Anggota DPR soroti arah revisi UU Ketenagakerjaan.

Oleh:
ADY
Bacaan 2 Menit
Muchtar Pakpahan. Foto: www.muchtarpakpahan.com/
Muchtar Pakpahan. Foto: www.muchtarpakpahan.com/
Akademisi Fakultas Hukum Universitas Kristen Indonesia (UKI) sekaligus pendiri Serikat Buruh Sejahtera Indonesia (SBSI), Muchtar Pakpahan, menilai pemerintah Joko Widodo (Jokowi)-Jusuf Kalla (JK) tidak serius membenahi masalah ketenagakerjaan di Indonesia, khususnya outsourcing. Itu terlihat dari banyaknya kasus-kasus yang dialami buruh outsourcing yang tidak tuntas. Diantaranya, kasus outsourcing yang terjadi di BUMN.

Walau DPR sudah membentuk panja outsourcing untuk membenahi masalah tersebut, tapi Sampai sekarang Muchtar belum melihat ada perbaikan. Ia menilai sampai sekarang pemerintah tidak punya kemauan yang serius membenahi masalah outsourcing. “Tidak ada perbaikan signifikan dibidang ketenagakerjaan, termasuk outsourcing,” katanya kepada hukumonline di gedung PHI Jakarta, Kamis (12/2).

Menurut Muchtar masalah ketenagakerjaan muncul karena banyak sebab., salah satunya karena pengawasan ketenagakerjaan lemah. Pengawasan belum sesuai harapan, terbukti masih ada pelanggaran hukum ketenagakerjaan. Misalnya, buruh outsourcing mengerjakan jenis pekerjaan inti. Padahal mengacu UU Ketenagakerjaan, itu tidak boleh.

Revisi Permenakertrans No. 19 Tahun 2012 tentang Syarat-Syarat Penyerahan Sebagian Pelaksanaan Pekerjaan kepada Perusahaan Lain menjadi Permenaker No. 27 Tahun 2014 juga dinilai tidak memperbaiki praktik outsourcing. Malah, Muchtar melihat Permenaker yang diundangkan 31 Desember 2014 itu berpotensi semakin mengeksploitasi buruh outsourcing.

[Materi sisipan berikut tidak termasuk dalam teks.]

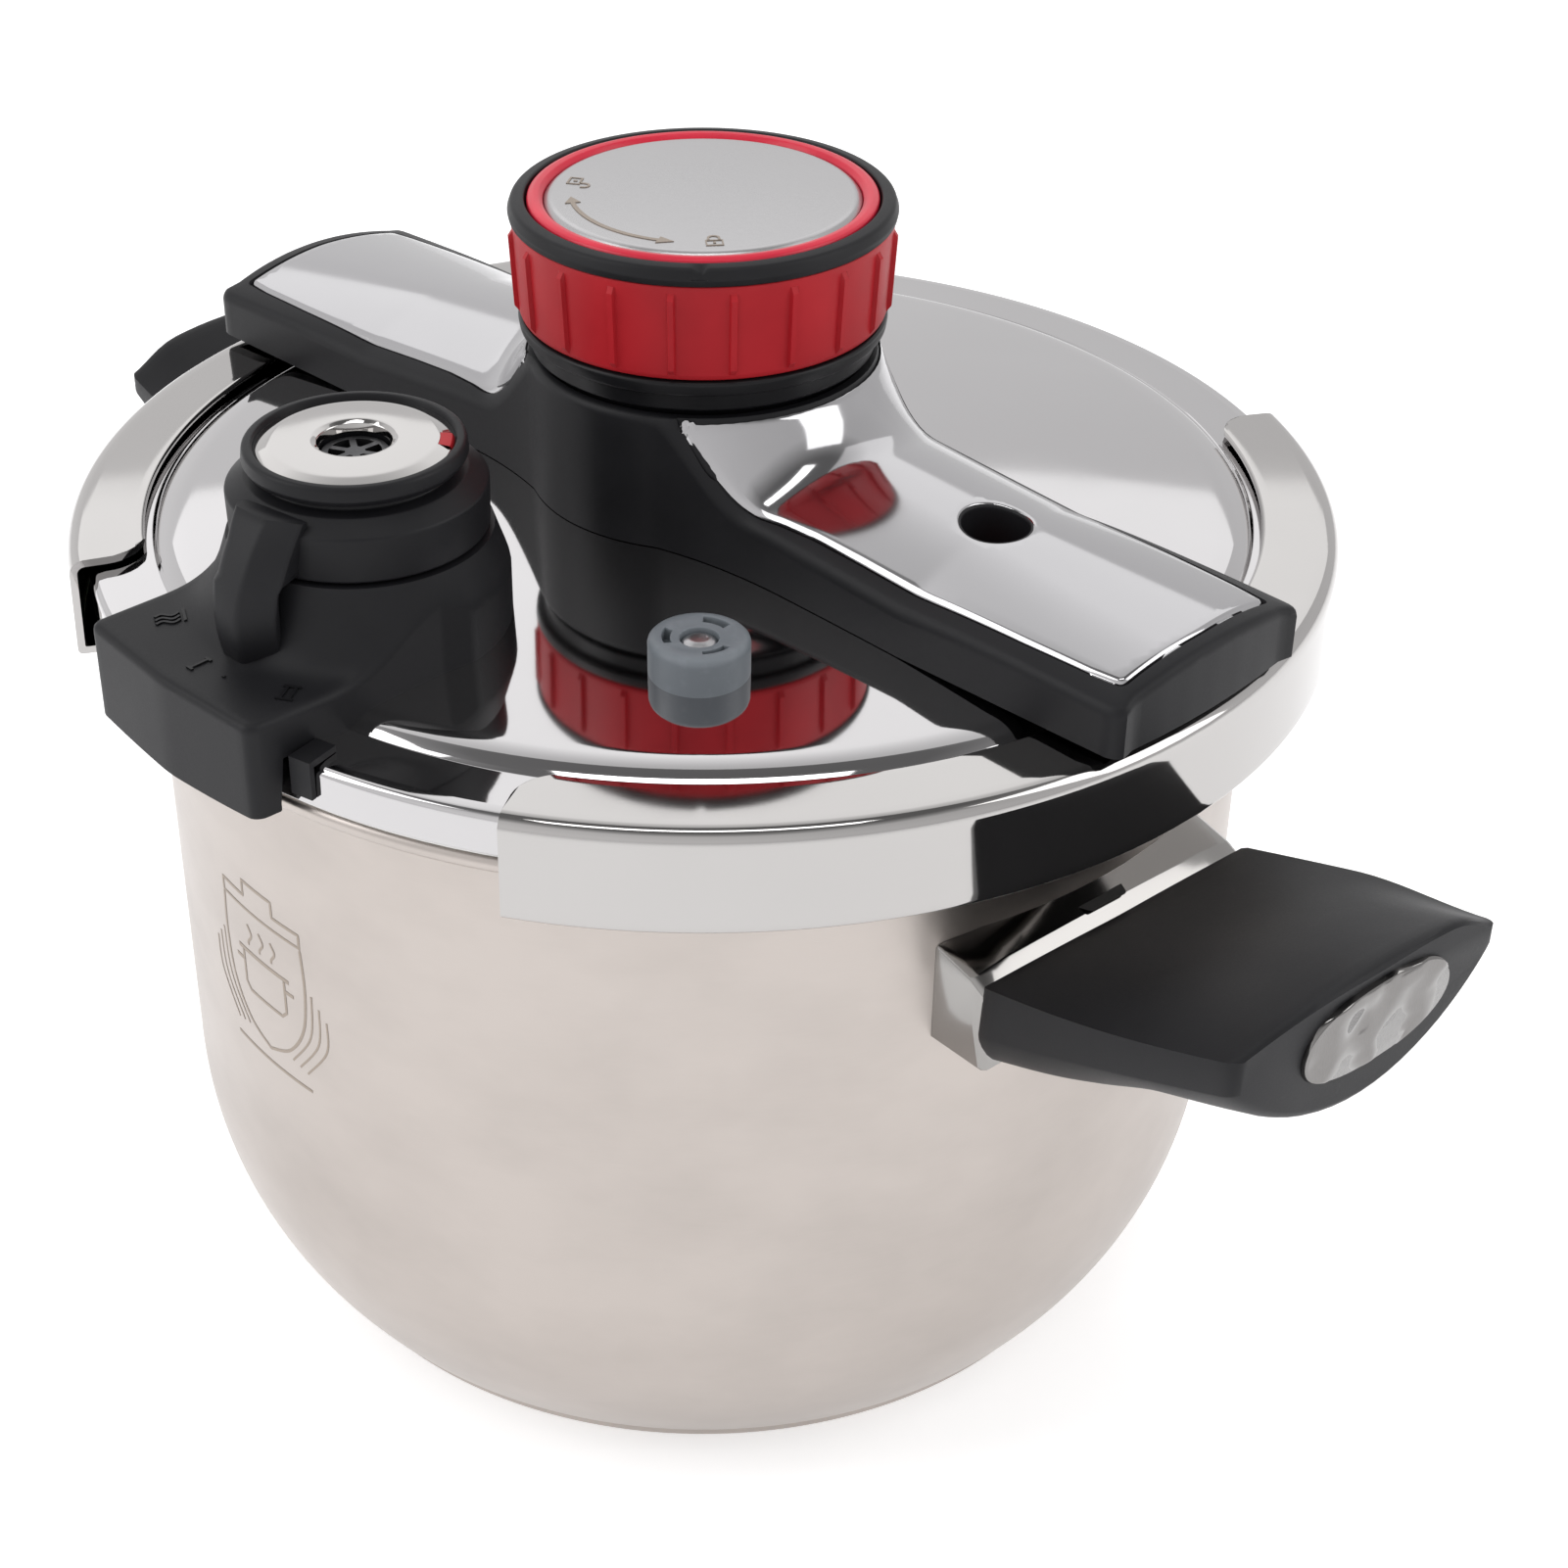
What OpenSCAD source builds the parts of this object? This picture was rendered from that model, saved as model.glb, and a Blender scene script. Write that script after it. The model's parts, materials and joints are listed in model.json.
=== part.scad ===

“Ini kondisinya semakin gawat kalau perusahaan outsourcing asing dilegalkan masuk ke Indonesia dan memeras tenaga kerja kita,” ujar Muchtar.

Muchtar masih berharap komitmen pemerintah untuk membereskan masalah ketenagakerjaan. Salah satu caranya, mengubah UU Ketenagakerjaan dan UU Penyelesaian Perselisihan Hubungan Industrial. Pemerintah perlu membentuk tim guna mengevaluasi berbagai regulasi terkait ketenagakerjaan.

Sebelumnya, anggota Panja Prolegnas dari PDIP, Rieke Diah Pitaloka, mengatakan usulan pemerintah untuk merevisi UU Ketenagakerjaan jadi prioritas 2015 tidak disepakati. Sehingga, pemerintah menarik usulan tersebut dan akan mengajukan kembali jika sudah ada bahan yang komprehensif sebagai alasan revisi.

“Prinsip saya tak berubah selama arah revisi UU Ketenagakerjaan lebih condong, terindikasi, lebih pada upaya pihak-pihak tertentu melemahkan posisi kaum buruh, apalagi memiskinkan pekerja, selama itu juga di parlemen saya akan berjuang untuk menggagalkan revisi,” tegas Rieke.

Anggota Komisi IX DPR itu menegaskan tidak anti revisi UU Ketenagakerjaan. Cuma, ia ingin revisi bisa menghasilkan perangkat hukum yang memberi kepastian, perlindungan dan akses kepada kaum buruh untuk memperoleh kerja layak. “Revisi UU Ketenagakerjaan tak boleh menjadi bagian pelanggengan politik upah murah,” ujarnya.

Rekan Rieke di Fraksi PDIP, Ribka Tjiptaning, mendorong serikat buruh untuk menagih janji Presiden Jokowi tentang Tiga (Tri) Layak. Menurutnya, kaum buruh patut mengingatkan Presiden Jokowi agar janji itu dilaksanakan. "Para buruh harus ingatkan Jokowi untuk penuhi janjinya mewujudkan tiga layak yakni layak upah, layak kerja, dan layak hidup," paparnya.

Selain tagih janji Jokowi, dikatakan Ribka, buruh juga harus menagih janji Menaker, Hanif Dhakiri, untuk melakukan revolusi mental bidang ketenagakerjaan.

Terkait revisi UU Ketenagakerjaan, Ribka menyarankan lebih baik DPR menyelesaikan masalah outsourcing di BUMN. "Bagi saya, masih terlalu jauh membahas revisi UU Ketenagakerjaan. lebih baik Komisi IX DPR membahas kembali Panja Outsourcing BUMN, panggil saja dulu Meneg BUMN," pungkasnya.